Boneless Pork Chops with Wine and Mushroom Sauce



This was a revamp of a recipe I've made many times before. A dish my mother always made and we love as one of our comfort food go to recipes. Always the skeptic about sirloin chops without the bone, I'm now a believer that they are as good braised as one with the bone in. Boneless Pork Chops with Wine and Mushroom Sauce will now be another favorite. The reduced wine flavor came through but didn't over power the sauce. The mushrooms soaked up a bit of the flavor from the wine and their earthy tone added to the dish.

An economical dinner that feeds three people for $2.99 each.(The entire dinner: meat, potatoes and carrots!)
  • 3 thick boneless sirloin chops
  • 1/2 pkg. baby bella mushrooms
  • 1 large onion
  • 1/2 cup flour
  • 1/2 cup white wine
  • 4 tbsp. butter
  • 2 tsp. olive oil
  • salt, black pepper, onion powder, granulated garlic - all to taste
  1. Season both sides of the pork chops with the spices to suit your own taste.
  2. Season the flour with the same spices and dredge the chops through the flour, shake off excess and put on a waiting plate.
  3. Slice a large onion into rings or half moons.

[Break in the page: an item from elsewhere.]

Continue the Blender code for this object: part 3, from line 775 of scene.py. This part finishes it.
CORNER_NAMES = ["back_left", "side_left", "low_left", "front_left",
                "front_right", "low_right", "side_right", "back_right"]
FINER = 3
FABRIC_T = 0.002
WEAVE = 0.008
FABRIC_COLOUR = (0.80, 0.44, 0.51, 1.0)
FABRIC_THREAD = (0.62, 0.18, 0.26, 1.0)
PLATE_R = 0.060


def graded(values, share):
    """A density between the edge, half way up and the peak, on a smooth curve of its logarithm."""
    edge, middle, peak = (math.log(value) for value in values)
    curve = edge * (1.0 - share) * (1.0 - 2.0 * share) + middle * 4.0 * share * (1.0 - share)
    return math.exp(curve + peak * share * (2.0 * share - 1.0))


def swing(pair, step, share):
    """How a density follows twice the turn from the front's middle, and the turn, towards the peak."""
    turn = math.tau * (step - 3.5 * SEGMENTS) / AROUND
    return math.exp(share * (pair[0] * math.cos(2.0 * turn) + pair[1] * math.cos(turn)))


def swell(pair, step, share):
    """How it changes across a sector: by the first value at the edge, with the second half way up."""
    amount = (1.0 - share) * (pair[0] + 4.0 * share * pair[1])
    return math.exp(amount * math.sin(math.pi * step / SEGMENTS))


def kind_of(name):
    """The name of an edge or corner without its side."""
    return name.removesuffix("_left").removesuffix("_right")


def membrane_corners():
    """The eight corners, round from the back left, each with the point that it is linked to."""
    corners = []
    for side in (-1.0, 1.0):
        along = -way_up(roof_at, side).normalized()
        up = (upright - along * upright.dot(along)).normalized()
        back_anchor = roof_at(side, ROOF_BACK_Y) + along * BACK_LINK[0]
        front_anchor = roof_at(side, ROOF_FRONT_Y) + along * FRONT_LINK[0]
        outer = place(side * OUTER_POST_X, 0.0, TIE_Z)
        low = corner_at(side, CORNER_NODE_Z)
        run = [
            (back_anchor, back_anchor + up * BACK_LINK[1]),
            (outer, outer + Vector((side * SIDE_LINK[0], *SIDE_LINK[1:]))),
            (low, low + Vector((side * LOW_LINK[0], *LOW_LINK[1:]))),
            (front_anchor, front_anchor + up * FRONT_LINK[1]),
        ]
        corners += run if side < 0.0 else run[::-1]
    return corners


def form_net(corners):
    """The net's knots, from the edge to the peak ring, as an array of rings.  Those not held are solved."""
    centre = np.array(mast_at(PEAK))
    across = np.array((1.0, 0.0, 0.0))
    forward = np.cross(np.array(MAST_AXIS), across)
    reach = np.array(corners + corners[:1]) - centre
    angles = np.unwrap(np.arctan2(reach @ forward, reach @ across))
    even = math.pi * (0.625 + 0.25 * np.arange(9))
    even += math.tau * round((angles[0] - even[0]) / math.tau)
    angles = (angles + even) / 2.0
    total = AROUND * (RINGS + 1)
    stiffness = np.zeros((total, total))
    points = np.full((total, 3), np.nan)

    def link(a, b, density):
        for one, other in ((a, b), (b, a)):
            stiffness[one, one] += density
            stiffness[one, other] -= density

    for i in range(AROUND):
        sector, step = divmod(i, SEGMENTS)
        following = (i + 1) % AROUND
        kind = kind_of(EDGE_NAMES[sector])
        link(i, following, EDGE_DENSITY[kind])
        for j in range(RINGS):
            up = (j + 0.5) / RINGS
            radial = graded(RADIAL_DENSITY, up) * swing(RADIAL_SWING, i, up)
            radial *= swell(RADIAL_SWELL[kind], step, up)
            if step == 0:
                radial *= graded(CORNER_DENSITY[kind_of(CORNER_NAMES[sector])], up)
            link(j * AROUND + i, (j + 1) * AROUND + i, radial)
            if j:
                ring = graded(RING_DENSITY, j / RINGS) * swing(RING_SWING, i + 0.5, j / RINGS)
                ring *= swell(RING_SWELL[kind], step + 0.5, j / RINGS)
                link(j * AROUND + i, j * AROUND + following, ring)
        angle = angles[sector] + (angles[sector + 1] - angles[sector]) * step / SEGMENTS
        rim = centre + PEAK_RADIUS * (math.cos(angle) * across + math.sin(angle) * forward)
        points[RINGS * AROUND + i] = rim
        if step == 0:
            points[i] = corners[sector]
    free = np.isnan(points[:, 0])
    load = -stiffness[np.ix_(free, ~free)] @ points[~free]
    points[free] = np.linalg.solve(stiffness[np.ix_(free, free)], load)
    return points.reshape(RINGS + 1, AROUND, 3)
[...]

  4. Clean and slice about half a package of the baby bella mushrooms.
  5. Using a deep skillet that has a lid, heat the pan over medium heat, turn it down to medium low once heated and add in two tablespoons of butter.
  6. To the melted butter add in the onions, stir and allow the caramelize. Takes about 20 minutes or so.

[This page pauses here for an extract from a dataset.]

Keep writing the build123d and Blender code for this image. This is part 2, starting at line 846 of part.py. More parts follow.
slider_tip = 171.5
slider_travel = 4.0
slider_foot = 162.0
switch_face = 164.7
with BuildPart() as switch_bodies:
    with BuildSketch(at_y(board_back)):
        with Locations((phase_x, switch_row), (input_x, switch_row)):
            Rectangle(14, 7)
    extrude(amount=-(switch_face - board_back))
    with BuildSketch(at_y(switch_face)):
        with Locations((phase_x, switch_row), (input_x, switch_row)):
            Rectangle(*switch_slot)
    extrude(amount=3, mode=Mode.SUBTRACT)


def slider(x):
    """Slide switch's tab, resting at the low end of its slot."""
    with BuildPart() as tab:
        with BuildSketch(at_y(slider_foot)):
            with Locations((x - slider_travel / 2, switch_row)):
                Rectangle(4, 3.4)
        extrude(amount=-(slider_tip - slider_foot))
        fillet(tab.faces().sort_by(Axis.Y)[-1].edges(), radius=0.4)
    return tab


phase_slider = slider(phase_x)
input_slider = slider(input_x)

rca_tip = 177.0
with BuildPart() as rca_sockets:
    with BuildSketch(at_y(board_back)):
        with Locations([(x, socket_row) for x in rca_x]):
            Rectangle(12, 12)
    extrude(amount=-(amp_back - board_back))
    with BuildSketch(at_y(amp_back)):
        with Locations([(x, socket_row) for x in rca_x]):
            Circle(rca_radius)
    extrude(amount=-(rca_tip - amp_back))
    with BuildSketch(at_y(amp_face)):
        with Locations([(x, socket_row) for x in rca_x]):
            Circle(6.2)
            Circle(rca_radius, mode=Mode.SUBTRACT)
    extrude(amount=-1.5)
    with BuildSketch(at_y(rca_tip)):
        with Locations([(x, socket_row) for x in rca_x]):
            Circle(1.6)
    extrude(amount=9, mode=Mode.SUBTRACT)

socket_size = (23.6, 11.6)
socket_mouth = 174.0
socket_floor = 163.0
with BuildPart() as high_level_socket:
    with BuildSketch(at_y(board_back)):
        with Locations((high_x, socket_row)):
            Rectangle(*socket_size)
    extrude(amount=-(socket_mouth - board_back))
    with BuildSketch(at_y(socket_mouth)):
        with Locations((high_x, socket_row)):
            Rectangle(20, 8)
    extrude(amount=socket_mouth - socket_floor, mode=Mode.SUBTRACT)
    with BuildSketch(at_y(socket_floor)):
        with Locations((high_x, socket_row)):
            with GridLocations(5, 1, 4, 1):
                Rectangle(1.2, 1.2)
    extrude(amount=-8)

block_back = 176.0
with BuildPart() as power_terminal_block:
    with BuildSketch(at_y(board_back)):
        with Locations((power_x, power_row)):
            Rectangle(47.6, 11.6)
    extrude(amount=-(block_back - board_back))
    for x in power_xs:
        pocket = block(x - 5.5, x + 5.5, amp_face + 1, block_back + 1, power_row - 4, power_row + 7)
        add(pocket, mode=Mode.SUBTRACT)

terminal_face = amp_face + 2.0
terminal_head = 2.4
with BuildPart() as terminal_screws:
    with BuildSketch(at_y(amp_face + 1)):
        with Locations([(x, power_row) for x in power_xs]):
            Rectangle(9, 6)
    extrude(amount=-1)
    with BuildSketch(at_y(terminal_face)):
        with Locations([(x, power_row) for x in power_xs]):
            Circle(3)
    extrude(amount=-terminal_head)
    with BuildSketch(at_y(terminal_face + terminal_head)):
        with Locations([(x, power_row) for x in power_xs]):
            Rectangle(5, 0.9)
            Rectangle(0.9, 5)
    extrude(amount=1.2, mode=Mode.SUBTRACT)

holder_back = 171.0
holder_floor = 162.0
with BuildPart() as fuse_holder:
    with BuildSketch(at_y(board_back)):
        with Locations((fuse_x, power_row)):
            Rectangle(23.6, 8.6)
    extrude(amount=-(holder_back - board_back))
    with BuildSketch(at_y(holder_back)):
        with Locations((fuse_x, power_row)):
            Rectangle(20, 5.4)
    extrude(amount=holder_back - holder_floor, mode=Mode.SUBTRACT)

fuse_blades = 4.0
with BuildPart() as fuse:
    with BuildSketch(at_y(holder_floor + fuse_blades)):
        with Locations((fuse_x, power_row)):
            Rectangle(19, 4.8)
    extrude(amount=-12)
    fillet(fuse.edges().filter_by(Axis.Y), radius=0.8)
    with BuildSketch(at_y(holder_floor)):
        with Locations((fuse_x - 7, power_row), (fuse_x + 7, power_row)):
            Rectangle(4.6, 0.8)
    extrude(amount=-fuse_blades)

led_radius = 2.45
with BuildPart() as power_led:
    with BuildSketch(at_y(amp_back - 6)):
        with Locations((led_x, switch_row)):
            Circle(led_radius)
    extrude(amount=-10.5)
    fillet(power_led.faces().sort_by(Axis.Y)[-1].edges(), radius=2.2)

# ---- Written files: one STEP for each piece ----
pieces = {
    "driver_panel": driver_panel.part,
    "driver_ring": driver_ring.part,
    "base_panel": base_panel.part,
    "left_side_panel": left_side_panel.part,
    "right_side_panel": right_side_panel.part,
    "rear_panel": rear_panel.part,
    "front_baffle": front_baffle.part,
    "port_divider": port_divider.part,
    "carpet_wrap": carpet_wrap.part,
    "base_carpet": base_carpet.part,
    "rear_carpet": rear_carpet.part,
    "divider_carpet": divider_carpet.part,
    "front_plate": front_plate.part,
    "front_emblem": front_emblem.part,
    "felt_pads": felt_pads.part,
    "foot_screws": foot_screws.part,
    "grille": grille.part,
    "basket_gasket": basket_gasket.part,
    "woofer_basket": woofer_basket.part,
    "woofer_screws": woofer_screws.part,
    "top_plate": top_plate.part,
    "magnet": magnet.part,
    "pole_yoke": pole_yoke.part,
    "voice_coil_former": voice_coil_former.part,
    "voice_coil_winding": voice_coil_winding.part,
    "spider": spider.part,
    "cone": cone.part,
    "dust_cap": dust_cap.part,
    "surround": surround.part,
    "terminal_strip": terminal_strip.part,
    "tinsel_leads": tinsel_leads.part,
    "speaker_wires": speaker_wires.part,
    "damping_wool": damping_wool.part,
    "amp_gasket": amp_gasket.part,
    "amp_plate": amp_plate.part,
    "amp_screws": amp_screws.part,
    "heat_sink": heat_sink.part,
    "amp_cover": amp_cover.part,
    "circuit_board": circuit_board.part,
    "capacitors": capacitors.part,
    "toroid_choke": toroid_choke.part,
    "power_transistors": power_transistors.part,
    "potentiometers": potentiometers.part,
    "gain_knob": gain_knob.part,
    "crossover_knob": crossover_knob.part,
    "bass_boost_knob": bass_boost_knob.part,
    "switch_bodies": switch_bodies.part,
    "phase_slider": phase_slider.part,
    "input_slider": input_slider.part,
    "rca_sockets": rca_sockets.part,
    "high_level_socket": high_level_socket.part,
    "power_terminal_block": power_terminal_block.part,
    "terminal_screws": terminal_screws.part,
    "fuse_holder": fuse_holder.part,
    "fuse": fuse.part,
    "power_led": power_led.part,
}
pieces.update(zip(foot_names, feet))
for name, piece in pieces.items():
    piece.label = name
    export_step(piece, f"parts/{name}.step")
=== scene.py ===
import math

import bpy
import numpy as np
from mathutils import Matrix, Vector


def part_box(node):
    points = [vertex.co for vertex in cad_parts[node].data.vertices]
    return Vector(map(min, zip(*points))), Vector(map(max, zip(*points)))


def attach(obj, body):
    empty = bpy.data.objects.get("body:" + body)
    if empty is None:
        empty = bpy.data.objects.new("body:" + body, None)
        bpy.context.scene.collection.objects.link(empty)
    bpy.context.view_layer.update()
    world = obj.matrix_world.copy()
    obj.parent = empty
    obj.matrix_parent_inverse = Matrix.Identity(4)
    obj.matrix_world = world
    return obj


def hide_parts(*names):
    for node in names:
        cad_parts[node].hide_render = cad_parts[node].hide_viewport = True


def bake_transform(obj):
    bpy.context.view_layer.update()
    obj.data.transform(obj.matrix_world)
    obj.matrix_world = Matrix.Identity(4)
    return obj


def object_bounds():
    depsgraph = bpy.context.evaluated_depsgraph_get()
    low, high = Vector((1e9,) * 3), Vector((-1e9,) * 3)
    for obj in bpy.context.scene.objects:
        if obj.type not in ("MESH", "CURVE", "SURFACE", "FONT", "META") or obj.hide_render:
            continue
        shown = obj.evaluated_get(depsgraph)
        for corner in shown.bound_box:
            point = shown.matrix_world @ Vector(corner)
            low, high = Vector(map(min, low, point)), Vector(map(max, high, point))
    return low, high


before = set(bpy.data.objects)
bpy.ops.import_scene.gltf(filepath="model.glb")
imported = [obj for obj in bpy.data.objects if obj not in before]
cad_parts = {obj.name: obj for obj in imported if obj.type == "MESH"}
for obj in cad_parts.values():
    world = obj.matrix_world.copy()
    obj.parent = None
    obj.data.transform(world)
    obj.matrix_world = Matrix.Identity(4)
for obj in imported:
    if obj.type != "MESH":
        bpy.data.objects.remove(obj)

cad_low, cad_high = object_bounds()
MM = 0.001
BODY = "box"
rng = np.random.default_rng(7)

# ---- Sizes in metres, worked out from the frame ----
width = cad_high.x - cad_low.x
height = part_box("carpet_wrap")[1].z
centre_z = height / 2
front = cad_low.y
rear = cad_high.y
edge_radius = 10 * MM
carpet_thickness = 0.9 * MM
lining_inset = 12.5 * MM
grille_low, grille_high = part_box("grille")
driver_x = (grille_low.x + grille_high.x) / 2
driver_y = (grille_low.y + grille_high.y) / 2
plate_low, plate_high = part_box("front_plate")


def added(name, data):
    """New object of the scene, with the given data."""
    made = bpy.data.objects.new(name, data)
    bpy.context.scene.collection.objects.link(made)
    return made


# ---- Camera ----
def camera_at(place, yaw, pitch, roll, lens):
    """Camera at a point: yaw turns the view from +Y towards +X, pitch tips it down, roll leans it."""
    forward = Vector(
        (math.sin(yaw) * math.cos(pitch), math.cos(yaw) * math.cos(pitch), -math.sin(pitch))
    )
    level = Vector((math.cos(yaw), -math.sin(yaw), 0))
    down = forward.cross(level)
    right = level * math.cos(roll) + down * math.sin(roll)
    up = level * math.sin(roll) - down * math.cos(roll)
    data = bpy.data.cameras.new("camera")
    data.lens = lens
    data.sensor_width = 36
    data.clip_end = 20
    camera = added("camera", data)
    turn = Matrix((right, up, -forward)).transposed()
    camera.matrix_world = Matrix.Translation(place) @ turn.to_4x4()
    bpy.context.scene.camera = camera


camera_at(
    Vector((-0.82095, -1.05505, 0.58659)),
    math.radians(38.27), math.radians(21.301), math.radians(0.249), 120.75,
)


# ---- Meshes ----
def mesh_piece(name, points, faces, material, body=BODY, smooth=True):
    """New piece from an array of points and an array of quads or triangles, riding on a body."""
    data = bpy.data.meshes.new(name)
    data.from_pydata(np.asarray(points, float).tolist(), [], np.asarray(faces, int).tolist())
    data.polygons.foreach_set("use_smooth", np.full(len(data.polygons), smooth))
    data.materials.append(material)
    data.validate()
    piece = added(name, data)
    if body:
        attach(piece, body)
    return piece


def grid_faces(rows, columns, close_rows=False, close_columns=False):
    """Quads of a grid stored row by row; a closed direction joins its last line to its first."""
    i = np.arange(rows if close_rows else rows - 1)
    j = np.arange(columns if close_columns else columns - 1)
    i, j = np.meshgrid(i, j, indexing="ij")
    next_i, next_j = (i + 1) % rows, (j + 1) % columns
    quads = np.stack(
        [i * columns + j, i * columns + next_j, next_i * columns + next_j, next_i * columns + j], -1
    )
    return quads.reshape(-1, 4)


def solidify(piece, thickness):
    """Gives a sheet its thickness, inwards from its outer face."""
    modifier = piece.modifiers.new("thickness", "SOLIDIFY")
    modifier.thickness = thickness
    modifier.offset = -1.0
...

  7. Add the mushrooms to the pan and bring the pan back up to medium heat. Toss them quickly until they just start to gain a hint of pale brown color. Remove the onions and mushrooms to a bowl.
  8. Crank the heat back up to medium, medium high and add in the other two tablespoons of butter and the olive oil. When the butter begins to bubble add in the chops and cook for about 2 minutes per side.
  9. Remove the chops to a plate and immediately de-glaze the pan with the white wine. Reduce down over medium, medium high heat by half.
  10. Add the chops back to the pan and top with the onions and mushrooms. Add enough water to the pan for the chops to braise - but no need to cover them. Place the lid on and simmer over very low heat for 1 1/2 hours until tender.
  11. You can choose to make the sauce thicker by adding a slurry mixture of cornstarch and water. Remove the chops to a plate and tent with foil. Bring the mixture up to a boil and whisk in the slurry to the thickness you prefer.

Slurry: 1 tbsp. cornstarch, 2-3 tsp. water mixed until it forms a liquid.